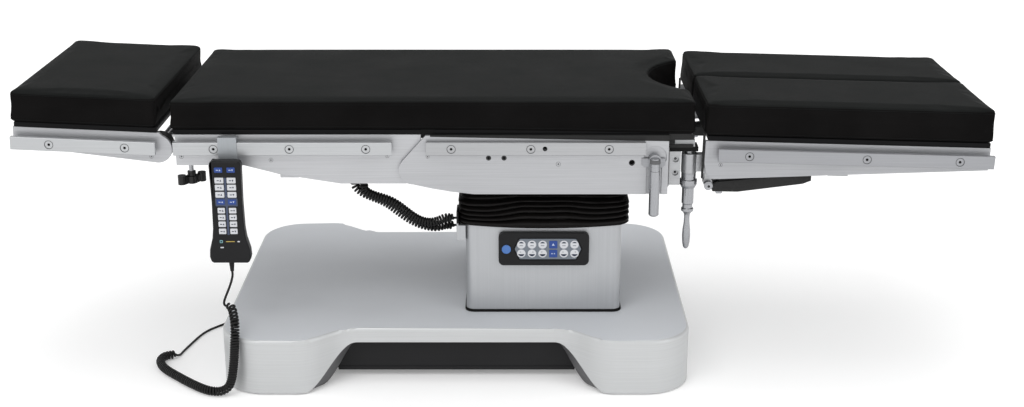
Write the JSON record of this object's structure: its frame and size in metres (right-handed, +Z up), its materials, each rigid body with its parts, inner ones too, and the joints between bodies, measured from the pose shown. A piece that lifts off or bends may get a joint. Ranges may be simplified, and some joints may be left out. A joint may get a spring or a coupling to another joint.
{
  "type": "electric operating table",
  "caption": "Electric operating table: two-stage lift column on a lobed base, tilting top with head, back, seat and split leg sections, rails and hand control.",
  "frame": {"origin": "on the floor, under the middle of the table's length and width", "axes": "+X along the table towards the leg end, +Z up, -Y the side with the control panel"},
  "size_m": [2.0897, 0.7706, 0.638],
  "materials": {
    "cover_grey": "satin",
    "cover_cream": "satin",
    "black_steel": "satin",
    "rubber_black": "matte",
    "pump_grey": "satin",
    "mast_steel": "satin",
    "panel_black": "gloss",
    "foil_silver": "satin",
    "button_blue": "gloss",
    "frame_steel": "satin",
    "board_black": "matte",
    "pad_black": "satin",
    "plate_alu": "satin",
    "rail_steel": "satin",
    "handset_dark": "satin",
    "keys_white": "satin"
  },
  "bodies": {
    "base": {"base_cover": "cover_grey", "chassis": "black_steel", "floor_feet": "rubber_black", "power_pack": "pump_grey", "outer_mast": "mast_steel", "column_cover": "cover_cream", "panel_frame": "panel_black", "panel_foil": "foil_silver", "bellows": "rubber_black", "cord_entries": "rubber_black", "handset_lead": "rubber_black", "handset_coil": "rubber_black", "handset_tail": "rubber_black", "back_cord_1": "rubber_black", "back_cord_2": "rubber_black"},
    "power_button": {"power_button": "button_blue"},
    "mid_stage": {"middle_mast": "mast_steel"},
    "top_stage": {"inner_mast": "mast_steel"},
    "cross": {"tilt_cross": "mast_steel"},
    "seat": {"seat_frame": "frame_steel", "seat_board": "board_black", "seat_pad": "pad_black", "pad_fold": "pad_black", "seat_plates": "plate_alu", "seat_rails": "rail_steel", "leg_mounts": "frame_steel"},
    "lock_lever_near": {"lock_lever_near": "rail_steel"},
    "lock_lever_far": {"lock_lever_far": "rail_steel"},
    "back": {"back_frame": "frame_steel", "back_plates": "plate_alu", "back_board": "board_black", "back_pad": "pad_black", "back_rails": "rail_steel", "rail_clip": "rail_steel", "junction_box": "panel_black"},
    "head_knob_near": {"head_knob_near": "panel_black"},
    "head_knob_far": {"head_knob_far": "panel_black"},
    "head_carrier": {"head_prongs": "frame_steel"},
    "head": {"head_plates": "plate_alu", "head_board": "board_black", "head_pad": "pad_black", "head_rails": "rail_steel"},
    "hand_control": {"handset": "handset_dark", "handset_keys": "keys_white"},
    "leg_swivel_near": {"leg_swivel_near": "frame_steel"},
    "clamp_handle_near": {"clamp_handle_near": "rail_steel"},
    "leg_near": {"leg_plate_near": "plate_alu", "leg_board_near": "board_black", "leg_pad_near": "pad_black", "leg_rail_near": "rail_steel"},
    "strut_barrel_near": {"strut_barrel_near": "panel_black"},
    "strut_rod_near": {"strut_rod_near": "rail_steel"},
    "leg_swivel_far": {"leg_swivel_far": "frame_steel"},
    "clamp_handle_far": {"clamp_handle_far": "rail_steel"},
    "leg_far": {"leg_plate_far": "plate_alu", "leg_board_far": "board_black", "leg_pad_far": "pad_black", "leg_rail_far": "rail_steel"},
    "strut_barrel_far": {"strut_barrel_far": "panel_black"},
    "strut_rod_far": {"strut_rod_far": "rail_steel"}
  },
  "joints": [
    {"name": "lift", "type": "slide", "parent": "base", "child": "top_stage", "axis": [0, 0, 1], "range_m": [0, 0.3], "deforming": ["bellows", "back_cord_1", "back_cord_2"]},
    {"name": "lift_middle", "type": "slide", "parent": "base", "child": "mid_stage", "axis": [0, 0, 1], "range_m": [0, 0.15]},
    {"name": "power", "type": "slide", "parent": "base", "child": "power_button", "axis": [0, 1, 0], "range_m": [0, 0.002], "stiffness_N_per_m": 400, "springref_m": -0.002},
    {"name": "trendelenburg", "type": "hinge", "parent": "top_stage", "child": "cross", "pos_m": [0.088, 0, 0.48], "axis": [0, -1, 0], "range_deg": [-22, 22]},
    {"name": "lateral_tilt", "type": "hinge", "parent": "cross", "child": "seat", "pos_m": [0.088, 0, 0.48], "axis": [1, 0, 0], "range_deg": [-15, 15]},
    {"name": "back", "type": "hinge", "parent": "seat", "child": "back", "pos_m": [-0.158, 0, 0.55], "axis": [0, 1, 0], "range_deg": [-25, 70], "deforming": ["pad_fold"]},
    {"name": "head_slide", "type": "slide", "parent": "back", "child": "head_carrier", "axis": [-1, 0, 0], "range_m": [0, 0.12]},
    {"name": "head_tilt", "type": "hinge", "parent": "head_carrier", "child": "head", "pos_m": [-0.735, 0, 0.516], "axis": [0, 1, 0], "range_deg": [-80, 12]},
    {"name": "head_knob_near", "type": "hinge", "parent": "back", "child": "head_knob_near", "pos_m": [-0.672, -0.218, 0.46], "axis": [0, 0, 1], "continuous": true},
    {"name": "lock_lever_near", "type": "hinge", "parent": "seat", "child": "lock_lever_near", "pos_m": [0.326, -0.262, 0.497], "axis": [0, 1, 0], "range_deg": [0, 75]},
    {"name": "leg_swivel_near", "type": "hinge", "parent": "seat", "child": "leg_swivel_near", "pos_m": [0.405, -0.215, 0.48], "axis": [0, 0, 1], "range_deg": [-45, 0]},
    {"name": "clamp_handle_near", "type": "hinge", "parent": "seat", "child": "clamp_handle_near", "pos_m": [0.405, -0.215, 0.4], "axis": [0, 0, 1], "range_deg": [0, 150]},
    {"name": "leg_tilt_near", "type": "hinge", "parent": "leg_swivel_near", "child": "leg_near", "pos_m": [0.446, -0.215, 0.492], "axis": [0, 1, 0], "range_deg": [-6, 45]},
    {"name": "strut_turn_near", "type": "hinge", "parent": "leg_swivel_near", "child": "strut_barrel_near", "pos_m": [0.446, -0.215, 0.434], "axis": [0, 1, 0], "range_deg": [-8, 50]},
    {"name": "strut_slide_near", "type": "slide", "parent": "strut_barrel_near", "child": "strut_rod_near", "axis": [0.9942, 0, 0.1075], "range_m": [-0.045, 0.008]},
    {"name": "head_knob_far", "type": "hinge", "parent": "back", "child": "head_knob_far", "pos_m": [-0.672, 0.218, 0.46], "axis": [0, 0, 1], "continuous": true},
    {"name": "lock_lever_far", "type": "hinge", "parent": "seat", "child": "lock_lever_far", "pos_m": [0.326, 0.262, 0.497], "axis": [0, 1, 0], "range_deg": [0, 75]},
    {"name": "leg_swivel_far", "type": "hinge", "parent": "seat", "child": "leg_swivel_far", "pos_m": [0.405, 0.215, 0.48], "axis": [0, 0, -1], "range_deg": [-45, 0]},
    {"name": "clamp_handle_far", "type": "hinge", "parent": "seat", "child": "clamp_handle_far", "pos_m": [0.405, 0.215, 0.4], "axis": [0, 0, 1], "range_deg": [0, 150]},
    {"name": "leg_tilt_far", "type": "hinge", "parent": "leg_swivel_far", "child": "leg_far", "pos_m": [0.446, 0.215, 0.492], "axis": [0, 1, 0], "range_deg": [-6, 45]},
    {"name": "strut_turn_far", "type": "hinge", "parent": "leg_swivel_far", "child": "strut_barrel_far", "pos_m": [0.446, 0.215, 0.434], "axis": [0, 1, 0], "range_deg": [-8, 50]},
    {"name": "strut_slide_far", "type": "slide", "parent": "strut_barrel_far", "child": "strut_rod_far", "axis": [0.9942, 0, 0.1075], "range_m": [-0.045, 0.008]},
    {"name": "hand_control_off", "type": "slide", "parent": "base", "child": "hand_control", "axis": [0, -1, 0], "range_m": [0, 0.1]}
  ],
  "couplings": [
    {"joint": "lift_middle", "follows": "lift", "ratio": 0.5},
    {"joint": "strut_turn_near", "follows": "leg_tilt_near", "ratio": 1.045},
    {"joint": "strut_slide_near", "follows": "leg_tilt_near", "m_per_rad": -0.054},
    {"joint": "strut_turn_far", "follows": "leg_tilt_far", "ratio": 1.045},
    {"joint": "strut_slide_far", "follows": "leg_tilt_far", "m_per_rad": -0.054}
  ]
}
==
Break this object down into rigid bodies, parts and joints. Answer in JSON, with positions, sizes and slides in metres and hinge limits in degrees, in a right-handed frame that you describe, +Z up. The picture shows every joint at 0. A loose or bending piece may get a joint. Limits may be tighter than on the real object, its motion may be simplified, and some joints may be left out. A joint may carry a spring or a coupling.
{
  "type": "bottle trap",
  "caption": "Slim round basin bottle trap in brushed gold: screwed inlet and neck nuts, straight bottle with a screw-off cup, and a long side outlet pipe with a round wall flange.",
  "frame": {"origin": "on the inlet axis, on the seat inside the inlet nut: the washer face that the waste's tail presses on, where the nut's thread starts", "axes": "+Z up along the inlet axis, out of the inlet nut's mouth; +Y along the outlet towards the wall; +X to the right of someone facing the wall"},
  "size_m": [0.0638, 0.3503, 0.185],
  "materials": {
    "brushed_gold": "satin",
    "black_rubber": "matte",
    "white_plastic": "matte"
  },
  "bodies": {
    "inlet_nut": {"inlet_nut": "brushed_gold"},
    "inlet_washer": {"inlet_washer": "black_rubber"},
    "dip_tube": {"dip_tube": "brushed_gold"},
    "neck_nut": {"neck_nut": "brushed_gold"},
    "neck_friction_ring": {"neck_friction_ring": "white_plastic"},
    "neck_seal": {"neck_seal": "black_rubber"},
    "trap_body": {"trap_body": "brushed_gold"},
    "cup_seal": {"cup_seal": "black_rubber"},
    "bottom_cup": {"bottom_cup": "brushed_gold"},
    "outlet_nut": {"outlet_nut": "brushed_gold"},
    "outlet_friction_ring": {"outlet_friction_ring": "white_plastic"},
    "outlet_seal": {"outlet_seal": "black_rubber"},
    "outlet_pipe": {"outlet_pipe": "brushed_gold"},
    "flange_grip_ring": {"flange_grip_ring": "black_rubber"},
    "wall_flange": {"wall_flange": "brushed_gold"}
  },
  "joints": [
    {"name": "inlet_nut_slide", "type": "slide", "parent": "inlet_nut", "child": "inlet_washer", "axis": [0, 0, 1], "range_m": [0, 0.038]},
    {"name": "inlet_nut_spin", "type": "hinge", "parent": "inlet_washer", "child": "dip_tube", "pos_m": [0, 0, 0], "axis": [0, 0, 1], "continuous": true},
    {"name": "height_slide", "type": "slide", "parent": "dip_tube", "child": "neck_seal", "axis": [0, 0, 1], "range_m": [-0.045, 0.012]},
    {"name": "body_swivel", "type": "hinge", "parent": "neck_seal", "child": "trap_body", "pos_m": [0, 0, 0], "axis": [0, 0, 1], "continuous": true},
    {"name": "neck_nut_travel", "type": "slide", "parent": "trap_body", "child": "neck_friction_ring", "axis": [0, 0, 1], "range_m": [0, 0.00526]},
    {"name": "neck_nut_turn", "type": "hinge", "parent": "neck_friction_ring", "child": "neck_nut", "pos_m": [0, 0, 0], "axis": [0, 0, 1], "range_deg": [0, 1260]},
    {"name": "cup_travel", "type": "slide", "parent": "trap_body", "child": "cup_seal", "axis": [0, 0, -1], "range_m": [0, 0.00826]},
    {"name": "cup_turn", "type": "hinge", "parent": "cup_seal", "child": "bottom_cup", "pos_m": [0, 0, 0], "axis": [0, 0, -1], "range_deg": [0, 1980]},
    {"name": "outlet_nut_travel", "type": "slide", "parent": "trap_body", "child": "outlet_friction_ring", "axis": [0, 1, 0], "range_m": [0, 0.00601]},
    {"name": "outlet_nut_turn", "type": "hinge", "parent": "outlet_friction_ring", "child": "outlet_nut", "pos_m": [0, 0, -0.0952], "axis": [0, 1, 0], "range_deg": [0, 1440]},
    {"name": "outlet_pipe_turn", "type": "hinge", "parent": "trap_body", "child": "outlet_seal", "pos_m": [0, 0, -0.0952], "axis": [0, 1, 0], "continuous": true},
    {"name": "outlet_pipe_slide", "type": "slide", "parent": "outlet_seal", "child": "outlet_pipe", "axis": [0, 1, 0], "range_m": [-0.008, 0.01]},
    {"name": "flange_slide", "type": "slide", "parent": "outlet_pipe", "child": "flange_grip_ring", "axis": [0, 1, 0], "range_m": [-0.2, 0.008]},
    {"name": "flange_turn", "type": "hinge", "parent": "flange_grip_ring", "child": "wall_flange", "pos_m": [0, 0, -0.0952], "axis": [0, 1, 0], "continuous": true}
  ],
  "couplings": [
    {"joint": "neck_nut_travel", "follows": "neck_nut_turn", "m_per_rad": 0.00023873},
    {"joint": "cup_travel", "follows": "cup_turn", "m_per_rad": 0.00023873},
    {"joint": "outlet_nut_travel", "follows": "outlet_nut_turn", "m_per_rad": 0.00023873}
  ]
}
==
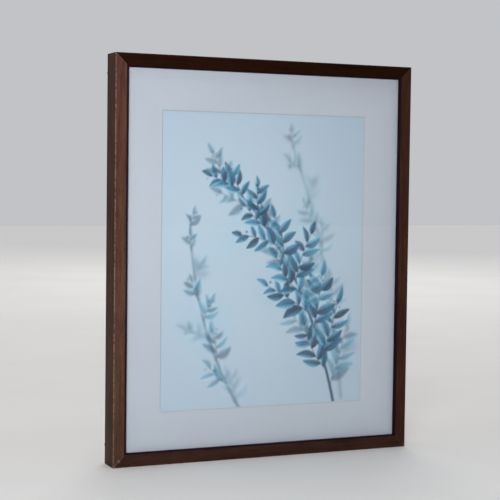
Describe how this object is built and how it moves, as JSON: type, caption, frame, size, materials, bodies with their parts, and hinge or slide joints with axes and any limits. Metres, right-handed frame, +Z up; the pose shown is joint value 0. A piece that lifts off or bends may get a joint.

▶ [Objective]: Isolate the lines above that contain the word "bends" and copy them.

▶ [Solution for this task]:
Write the JSON record of this object's structure: its frame and size in metres (right-handed, +Z up), its materials, each rigid body with its parts, inner ones too, and the joints between bodies, measured from the pose shown. A piece that lifts off or bends may get a joint. Ranges may be simplified, and some joints may be left out. A joint may get a spring or a coupling to another joint.
Describe how this object is built and how it moves, as JSON: type, caption, frame, size, materials, bodies with their parts, and hinge or slide joints with axes and any limits. Metres, right-handed frame, +Z up; the pose shown is joint value 0. A piece that lifts off or bends may get a joint.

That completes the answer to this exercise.